As if to leave no doubt about it, Hamilton described himself as “almost idiot savant,”—or what today we would call autistic savant. As a child, Hamilton recalled typical autistic behavior such as “pointless routine actions,” making “odd clicking sounds,” and hours spent “bouncing a ball into a corner to watch it spin.” In games with other children he “was usually the one out of step and the slowest to pick up the rules.” As an adult, he described himself as possessing “notably a trait approaching to autism about what most regard as the higher attributes of our species,” and went on to portray himself as “a person who … believes he understands the human species in many ways better than anyone and yet who manifestly doesn’t understand in any practical way how the human world works—neither how he himself fits in and nor, it seems, the conventions.”

According to Ullica Segerstrale’s account of an informal conversation with me over a meal in a Chinese restaurant recounted on page 405 of her recently published biography of Hamilton:

Badcock told me that he and Bill often discussed the Asperger syndrome together. Badcock believed that he himself, too, had the syndrome and added that Asperger Syndrome people like to talk to each other. From our discussion I got the feeling that Bill may have started to think of himself along these lines (Badcock, personal communication).

In fact, I never ever “discussed the Asperger syndrome” with Hamilton. On the contrary, Englishmen of our age and somewhat autistic, stiff-upper-lip cultural background simply do not go in for personal heart-to-heart discussions of our supposed syndromes! What I actually gave voice to in my remarks to Segerstrale were the very comments that I quote Hamilton making above, and it is a mystery to me why she “got the feeling that Bill may have started to think of himself along these lines” from me rather than from reading what he said about himself in print.

The reason may be that Segerstrale goes on to emphasize other aspects of Hamilton that she feels do not fit with the diagnosis of autism. But had she bothered to consult me before publishing my alleged comments (or even to have looked at The Imprinted Brain or these posts) she would have realized that the diametric model also argues that genius is a rare and creative combination of both autistic and psychotic savantism.

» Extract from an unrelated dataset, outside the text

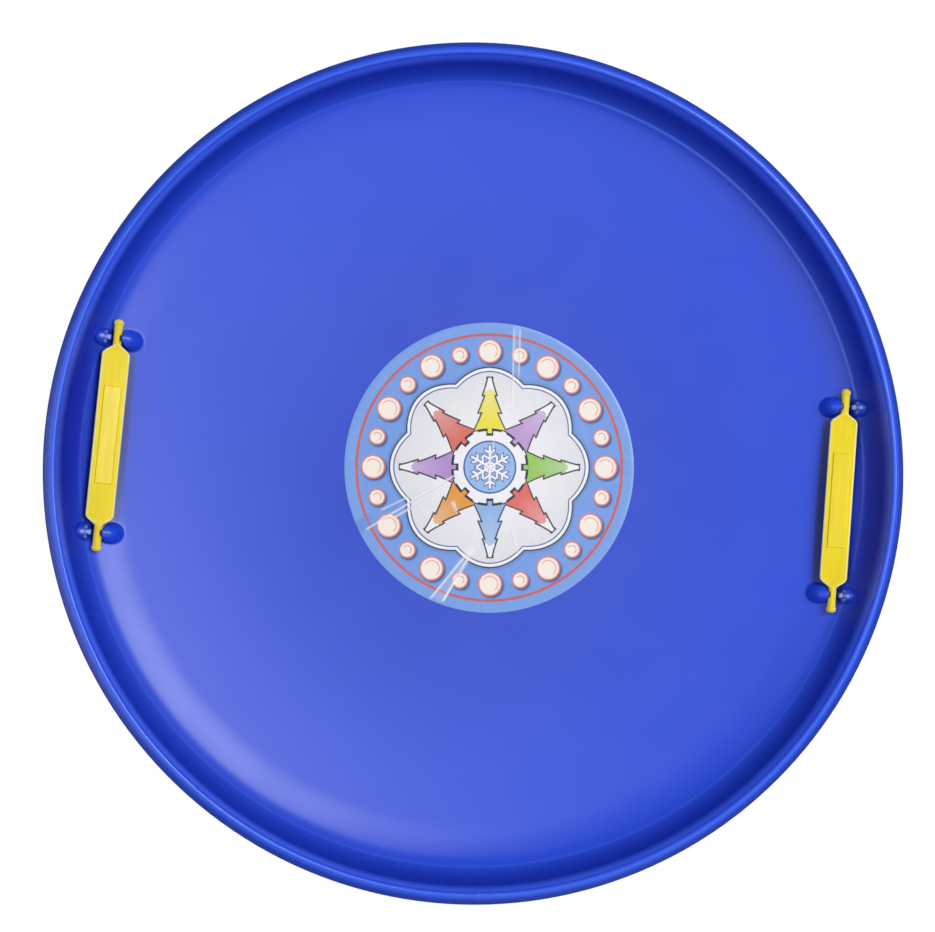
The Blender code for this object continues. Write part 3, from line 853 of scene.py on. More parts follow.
@dataclass(frozen=True)
class Boss:
    """A split boss. Its own coordinates start at the middle of the grip's neck."""

    middle_x: float
    axis_height: float
    middle_y: float = 75.6 * MM
    tilt: float = math.radians(18)
    width: float = 14.6 * MM
    inboard_reach: float = 16.2 * MM
    outboard_reach: float = 19.0 * MM
    neck_radius: float = 3.1 * MM
    cover: float = 2.2 * MM
    running_gap: float = 0.5 * MM
    slot_width: float = 11.0 * MM
    throat: float = 5.0 * MM
    shoulder_flare: float = math.radians(30)
    head_flare: float = math.radians(12)
    corner: float = 1.6 * MM
    lip_length: float = 4.4 * MM
    lip_reach: float = 1.3 * MM
    lip_thickness: float = 1.8 * MM
    lip_tip: float = 0.35
    lip_edge: float = 1.1 * MM
    nose_reach: float = 3.3 * MM
    saddle_length: float = 3.6 * MM
    saddle_wrap: float = math.radians(50)
    saddle_edge: float = 0.25 * MM
    seat_gap: float = 0.3 * MM
    sunk: float = 1.0 * MM
    inboard_heart: float = -10.4 * MM
    outboard_heart: float = 11.9 * MM

    @property
    def slot_walls(self) -> dict[Half, float]:
        """Where each half's slot wall stands at the throat."""
        inboard = -(self.neck_radius + self.running_gap)
        return {Half.INBOARD: inboard, Half.OUTBOARD: inboard + self.slot_width}

    @property
    def hearts(self) -> dict[Half, float]:
        """Where the rays of each half's patch meet, on the boss's middle line."""
        return {Half.INBOARD: self.inboard_heart, Half.OUTBOARD: self.outboard_heart}

    def base(self, section: DishSection) -> float:
        """Height of the dish's floor under the middle of the boss."""
        return float(section.surface_height(np.array(math.hypot(self.middle_x, self.middle_y)), 0.0))

    def spine_distance(self, x: Value, y: Value) -> Value:
        """Distance to the straight line between the centres of the two round ends."""
        start = self.width / 2 - self.inboard_reach
        end = self.outboard_reach - self.width / 2
        return np.hypot(x - np.clip(x, start, end), y)

    def dome(self, section: DishSection, x: Value, y: Value, inset: float) -> Value:
        """Height of the dome, or of its hollow at inset, over a point.

        It is half an ellipse over the distance to the spine, and leans with the grip.
        """
        base = self.base(section)
        crown = self.axis_height + self.neck_radius + self.cover - base - inset
        share = np.clip(self.spine_distance(x, y) / (self.width / 2 - inset), 0.0, 1.0)
        return base + x * math.tan(self.tilt) + crown * np.sqrt(1 - share * share)

    def margin(self, half: Half, x: Value, y: Value, inset: float) -> Value:
        """How far a point lies inside one half's plan: the smaller of two distances, rounded.

        One is the distance in from the boss's outline. The other is the distance from the
        slot's wall, which flares beyond the throat, most on the inboard half's side towards
        the grip's shoulder.
        """
        slope = math.tan(self.head_flare)
        if half is Half.INBOARD:
            slope = np.where(y < 0, math.tan(self.shoulder_flare), slope)
        beyond = smooth_max(np.abs(y) - self.throat / 2, 0.0, self.corner)
        wall = self.slot_walls[half] + half.value * (inset + beyond * slope)
        outline = self.width / 2 - inset - self.spine_distance(x, y)
        return smooth_min(outline, half.value * (x - wall), self.corner)

    def catch_outlines(self, section: DishSection) -> list[tuple[np.ndarray, float, float]]:
        """Sections of the lip, the nose and the saddle, which are sunk into the walls and floor.

        The tops of the lip and the nose fall along a quarter ellipse from root to tip. Both
        ends of the saddle's block reach half way down into the dish's wall.

        Args:
            section: The dish's section.

        Returns:
            For each, its closed outline of points (x, z), its length and its edge's width.
        """
        walls = self.slot_walls
        lip_tip = walls[Half.INBOARD] + self.lip_reach
        nose_tip = walls[Half.OUTBOARD] - self.nose_reach
        seat = self.neck_radius + self.seat_gap
        under = math.sqrt(seat**2 - lip_tip**2)
        found = []
        fall = np.linspace(0.0, math.pi / 2, 9)
        for half, tip in ((Half.INBOARD, lip_tip), (Half.OUTBOARD, nose_tip)):
            root = walls[half] + half.value * self.sunk
            curve_x = root + (tip - root) * np.cos(fall)
            curve_z = under + self.lip_thickness * (self.lip_tip + (1 - self.lip_tip) * np.sin(fall))
            top = np.column_stack([curve_x, curve_z])
            points = np.concatenate([[(root, under), (tip, under)], top])
            found.append((points, self.lip_length, self.lip_edge))
        turns = np.linspace(self.saddle_wrap, -self.saddle_wrap, 13)
        shelf = -seat * math.cos(self.saddle_wrap)
        left = walls[Half.INBOARD] - self.sunk
        right = walls[Half.OUTBOARD] + self.sunk
        away = np.hypot(self.middle_x + np.array([left, right]), self.middle_y)
        lows = section.surface_height(away, section.wall / 2) - self.axis_height
        block = [(left, shelf), (left, lows[0]), (right, lows[1]), (right, shelf)]
        bowl = np.column_stack([seat * np.sin(turns), -seat * np.cos(turns)])
        found.append((np.concatenate([block, bowl]), self.saddle_length, self.saddle_edge))
        return found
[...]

Certainly, this seems an altogether simpler and more scientific psychological scenario for Hamilton’s peculiar genius than the literary one Segerstrale advances. Indeed, her biography brings out some of the more theatrical aspects of Hamilton’s psychotic savantism in his guru-like posturing and dire prophecies of impending doom. And his final, fatal, quixotic expedition to Africa to collect evidence for the polio-vaccine theory of the origin of AIDS seems to combine both the monomanic quirkiness of an autistic mind with elements of both paranoia and conspiracy theorizing. Indeed, it strikingly illustrates the model’s prediction that, since autism is an early onset disorder and psychosis a late one, the autistic savantism should come first, and the psychotic savantism later in life.

The real tragedy of Hamilton’s life is that he died just as a completely new dimension to the intragenomic conflicts he had already described was becoming known: the epigenetic one epitomized in genomic imprinting and copy number variation. This, combined with being already half-way towards the diametric model of the mind with his things/people people distinction and having previously published insights into the psychological consequences of intragenomic conflict might easily have predisposed him to put it all together to produce what today we know as the imprinted brain theory.

The frustrating thing about this biography is that it could have used the theory’s diametric model of genius to elucidate the mind of the person who more than anyone else anticipated and prepared the way for it. But one thing is certain: Bill Hamilton is too important a figure to be left to the attentions of just one biographer. And if the imprinted brain theory eventually triumphs as I am sure it will, it will not only be seen as the crowning glory of the whole Hamiltonian enterprise, but as the key to the mind of the man himself.